The bedroom was empty.
He tore through the house, calling her name. No sign of a struggle; Maus and the baby had simply vanished. He raced through the kitchen and out the back, just in time to hear her scream again, the sound strangely muted, as if rising toward him through a mile of water.
She was in the barn.
He entered at a dead sprint, bursting through the door, spinning his body to sweep the dark interior with the shotgun. Maus was in the backseat of the old Volvo, clutching the baby to her chest. She was waving frantically, her words muffled by the thickness of the glass.
“Theo, behind you!”
He turned and as he turned the shotgun was knocked away, slapped like a twig from his hands. Then something grabbed him, not any single part but the whole of him, Theo entire; he felt himself lifted up. The car with Mausami and the baby in it was somewhere below him and he was flying through the dark. He hit the hood of the car with a crunch of buckling metal, rolling, tumbling; he landed face-up on the ground and came to a stop but then something, the same something, grabbed him, and he was flying again. The wall, this time, with its shelves of tools and stores and cans of fuel. He hit it face-first, glass exploding, wood splintering, everything falling in a clattering rain; as the ground rose to meet him, slowly and then quickly and finally all at once, he felt a crunch of bone.

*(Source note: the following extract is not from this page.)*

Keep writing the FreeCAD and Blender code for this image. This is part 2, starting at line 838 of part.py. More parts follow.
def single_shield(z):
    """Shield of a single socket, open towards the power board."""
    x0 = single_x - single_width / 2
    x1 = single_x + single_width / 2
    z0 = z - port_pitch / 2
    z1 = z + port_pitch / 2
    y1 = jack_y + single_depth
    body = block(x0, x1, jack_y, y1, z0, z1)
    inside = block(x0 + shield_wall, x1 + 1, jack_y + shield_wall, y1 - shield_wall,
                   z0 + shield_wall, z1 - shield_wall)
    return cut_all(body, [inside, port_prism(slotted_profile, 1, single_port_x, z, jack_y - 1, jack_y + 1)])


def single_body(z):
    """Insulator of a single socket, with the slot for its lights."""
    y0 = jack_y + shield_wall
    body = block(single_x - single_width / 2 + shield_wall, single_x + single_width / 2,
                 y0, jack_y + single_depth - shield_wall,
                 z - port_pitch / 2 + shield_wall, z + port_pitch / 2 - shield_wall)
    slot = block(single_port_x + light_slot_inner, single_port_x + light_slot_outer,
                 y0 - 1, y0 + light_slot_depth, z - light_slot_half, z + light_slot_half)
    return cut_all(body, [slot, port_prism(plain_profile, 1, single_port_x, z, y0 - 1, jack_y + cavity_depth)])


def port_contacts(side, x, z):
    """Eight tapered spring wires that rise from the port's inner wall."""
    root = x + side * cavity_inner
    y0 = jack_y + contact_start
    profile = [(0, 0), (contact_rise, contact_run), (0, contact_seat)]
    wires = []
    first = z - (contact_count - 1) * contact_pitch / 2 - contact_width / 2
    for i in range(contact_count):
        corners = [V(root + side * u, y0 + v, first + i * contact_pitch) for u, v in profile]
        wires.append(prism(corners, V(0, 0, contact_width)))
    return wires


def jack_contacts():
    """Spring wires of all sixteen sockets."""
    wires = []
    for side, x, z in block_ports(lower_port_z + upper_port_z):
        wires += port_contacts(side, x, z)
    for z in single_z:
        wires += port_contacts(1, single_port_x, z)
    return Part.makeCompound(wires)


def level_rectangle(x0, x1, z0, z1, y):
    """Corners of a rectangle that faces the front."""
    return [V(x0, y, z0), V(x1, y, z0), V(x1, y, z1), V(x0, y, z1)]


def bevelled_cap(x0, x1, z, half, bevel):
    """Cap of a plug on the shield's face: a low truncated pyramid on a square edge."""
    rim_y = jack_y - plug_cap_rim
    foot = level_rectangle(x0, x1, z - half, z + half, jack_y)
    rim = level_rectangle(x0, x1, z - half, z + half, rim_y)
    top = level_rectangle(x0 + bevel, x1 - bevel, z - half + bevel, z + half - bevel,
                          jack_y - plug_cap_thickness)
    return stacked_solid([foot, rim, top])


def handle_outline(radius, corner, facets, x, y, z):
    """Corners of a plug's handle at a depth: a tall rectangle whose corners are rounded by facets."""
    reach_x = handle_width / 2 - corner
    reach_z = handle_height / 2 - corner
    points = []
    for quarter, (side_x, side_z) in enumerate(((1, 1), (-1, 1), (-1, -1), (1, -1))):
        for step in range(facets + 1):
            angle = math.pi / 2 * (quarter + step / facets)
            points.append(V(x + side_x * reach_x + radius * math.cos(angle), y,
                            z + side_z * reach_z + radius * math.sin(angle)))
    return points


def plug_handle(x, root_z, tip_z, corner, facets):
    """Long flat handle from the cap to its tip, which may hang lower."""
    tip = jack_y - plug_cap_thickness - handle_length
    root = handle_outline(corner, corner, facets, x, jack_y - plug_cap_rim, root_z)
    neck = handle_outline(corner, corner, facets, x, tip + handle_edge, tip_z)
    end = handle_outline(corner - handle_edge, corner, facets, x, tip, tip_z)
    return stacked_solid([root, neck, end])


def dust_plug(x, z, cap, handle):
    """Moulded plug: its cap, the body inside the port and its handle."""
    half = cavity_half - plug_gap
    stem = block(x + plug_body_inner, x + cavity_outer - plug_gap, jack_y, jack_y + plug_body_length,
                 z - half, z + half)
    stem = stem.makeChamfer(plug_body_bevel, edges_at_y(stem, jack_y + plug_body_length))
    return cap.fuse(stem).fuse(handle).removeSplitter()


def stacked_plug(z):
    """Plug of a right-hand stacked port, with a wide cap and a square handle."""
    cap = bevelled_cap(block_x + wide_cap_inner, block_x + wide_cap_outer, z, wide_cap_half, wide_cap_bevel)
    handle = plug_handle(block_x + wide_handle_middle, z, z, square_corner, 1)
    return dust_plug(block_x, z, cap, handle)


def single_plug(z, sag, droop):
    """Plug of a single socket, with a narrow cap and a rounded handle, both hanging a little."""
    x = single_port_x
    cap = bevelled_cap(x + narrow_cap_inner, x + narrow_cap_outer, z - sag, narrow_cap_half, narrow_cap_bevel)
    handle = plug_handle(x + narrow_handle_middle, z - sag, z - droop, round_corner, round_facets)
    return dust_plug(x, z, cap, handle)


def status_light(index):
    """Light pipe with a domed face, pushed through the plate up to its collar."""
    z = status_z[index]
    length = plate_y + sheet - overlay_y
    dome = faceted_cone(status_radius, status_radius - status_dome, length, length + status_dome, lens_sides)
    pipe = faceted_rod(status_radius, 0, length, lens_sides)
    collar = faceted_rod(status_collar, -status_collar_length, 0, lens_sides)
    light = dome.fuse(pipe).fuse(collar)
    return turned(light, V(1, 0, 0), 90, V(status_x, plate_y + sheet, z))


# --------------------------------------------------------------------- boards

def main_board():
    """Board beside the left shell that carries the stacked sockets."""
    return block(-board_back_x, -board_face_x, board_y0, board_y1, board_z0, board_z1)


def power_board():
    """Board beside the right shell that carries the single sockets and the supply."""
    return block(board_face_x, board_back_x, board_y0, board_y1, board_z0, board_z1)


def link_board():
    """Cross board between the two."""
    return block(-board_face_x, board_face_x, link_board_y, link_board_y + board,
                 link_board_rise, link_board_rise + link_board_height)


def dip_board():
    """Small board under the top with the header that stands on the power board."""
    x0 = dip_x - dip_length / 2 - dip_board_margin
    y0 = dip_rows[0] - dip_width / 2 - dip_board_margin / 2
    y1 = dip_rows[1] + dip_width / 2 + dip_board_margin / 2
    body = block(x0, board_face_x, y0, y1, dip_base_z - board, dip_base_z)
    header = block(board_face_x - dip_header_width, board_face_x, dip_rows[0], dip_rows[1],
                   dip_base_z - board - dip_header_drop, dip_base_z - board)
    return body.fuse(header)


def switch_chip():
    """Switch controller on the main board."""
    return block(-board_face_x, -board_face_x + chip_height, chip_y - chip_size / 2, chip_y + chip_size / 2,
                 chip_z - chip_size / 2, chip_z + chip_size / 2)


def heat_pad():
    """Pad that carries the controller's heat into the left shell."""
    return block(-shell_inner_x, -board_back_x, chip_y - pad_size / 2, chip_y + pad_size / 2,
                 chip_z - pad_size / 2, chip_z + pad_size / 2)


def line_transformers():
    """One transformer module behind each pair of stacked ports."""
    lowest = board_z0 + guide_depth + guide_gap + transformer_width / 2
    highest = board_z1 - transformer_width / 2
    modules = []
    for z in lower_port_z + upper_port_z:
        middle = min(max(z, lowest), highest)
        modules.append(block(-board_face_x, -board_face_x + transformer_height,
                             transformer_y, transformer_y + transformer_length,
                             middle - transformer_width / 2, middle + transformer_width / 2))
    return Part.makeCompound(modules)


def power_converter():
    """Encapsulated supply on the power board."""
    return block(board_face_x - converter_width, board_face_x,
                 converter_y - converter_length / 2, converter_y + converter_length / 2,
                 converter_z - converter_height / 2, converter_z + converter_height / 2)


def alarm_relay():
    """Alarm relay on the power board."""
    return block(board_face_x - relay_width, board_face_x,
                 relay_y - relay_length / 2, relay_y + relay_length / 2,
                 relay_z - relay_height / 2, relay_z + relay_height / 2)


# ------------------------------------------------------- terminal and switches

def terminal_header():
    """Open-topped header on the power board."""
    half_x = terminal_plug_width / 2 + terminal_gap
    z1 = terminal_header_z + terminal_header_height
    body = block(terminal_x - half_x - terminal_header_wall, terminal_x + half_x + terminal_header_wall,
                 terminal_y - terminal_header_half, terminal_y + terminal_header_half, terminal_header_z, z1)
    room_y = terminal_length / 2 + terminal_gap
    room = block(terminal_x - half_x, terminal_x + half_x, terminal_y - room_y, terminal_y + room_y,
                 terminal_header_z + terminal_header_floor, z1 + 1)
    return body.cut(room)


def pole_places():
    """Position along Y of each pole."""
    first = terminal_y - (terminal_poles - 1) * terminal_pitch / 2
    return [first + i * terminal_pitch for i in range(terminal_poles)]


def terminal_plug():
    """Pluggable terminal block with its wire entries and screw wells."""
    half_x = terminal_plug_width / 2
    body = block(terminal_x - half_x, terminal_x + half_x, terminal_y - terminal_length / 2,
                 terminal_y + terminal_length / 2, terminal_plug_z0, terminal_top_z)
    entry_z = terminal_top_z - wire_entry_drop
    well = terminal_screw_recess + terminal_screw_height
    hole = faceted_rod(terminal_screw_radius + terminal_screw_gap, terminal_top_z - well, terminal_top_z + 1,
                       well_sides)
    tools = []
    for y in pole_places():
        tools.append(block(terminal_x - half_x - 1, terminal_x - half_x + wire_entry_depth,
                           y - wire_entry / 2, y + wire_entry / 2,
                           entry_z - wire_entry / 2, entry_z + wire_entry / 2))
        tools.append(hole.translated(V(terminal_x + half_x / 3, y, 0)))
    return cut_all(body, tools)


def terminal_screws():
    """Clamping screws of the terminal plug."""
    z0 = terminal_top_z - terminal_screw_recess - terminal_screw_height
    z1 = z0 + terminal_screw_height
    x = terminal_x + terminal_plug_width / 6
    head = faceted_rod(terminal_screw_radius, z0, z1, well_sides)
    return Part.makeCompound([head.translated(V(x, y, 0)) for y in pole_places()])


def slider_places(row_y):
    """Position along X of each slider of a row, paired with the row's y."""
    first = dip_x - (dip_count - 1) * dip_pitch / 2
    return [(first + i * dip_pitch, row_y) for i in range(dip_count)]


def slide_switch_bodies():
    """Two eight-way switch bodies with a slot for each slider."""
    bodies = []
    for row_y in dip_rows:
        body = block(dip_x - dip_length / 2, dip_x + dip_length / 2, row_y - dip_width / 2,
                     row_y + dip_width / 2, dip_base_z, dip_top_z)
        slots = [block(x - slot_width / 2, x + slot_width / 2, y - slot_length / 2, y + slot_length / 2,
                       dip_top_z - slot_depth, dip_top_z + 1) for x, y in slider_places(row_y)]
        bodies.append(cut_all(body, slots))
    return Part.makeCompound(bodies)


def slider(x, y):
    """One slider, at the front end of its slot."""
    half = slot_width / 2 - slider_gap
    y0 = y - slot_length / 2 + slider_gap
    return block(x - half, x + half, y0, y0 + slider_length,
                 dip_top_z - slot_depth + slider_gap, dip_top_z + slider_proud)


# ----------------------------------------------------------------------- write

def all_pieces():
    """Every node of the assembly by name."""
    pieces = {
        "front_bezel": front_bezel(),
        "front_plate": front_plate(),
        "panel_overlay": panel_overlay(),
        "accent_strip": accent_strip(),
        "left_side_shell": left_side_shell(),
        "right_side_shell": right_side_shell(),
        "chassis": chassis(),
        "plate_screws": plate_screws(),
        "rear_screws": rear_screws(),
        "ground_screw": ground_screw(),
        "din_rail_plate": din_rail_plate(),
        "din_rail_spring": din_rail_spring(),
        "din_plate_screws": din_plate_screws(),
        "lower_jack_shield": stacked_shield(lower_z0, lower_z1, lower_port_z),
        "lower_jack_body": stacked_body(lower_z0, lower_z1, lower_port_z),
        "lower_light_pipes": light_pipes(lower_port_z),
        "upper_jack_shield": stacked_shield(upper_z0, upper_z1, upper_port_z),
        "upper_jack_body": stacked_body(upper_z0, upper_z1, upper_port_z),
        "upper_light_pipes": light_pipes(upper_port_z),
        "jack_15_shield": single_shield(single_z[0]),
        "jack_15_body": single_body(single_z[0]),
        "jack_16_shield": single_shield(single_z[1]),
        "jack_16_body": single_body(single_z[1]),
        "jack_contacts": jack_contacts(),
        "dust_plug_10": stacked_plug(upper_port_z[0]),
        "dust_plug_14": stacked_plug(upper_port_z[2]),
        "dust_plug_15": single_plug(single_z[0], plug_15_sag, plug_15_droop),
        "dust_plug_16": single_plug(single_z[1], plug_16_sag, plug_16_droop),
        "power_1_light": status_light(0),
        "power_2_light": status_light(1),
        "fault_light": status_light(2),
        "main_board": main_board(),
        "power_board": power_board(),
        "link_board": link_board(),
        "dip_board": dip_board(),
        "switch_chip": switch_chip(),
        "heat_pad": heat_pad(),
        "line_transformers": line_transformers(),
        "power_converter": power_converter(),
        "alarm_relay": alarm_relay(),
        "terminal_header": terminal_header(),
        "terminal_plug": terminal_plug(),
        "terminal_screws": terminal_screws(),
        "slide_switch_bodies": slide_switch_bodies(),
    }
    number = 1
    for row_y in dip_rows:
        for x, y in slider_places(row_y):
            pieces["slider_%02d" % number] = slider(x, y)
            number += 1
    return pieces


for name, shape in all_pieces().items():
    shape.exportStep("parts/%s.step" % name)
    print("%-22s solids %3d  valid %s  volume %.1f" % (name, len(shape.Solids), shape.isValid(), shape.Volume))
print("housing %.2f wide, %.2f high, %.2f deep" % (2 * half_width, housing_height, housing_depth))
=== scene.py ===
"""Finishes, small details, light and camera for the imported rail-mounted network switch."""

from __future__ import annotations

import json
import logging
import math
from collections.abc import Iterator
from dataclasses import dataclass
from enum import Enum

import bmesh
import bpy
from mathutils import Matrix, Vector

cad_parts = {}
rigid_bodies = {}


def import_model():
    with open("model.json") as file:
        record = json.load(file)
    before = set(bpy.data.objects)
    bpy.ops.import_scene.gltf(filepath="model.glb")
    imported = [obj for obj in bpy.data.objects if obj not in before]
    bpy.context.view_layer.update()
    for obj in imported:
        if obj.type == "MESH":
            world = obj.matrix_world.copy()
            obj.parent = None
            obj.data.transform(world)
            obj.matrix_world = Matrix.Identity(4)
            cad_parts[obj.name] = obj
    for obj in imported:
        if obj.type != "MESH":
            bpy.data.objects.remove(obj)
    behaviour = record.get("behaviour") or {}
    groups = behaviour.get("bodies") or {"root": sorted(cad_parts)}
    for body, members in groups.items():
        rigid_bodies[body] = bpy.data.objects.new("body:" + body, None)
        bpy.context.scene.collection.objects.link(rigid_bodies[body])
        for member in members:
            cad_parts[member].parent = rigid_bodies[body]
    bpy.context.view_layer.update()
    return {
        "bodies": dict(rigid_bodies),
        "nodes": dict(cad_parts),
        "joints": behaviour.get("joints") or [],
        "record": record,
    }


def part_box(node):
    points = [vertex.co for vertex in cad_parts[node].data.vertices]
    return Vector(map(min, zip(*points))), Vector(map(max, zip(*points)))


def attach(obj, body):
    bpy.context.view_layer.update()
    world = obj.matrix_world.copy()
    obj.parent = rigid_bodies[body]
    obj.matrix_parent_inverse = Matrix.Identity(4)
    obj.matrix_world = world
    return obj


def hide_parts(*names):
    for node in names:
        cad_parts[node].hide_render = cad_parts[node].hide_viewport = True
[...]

Agony. Stars filled his vision, actual stars. The thought reached him, like a message from some distant place, that he was about to die. He should be dead already. The viral should have killed him. But this would happen soon enough. He could taste blood in his mouth, feel it stinging his eyes. He was lying face-down on the floor of the barn, one leg, the broken one, twisted under him; the creature was above him now, a looming shadow, preparing to strike. It was better this way, Theo thought. Better that the viral should take him first. He didn’t want to watch what would happen to Mausami and the baby. Through the murk of his battered brain, he heard her calling out to him.
Look away, Maus, he thought. I love you. Look away.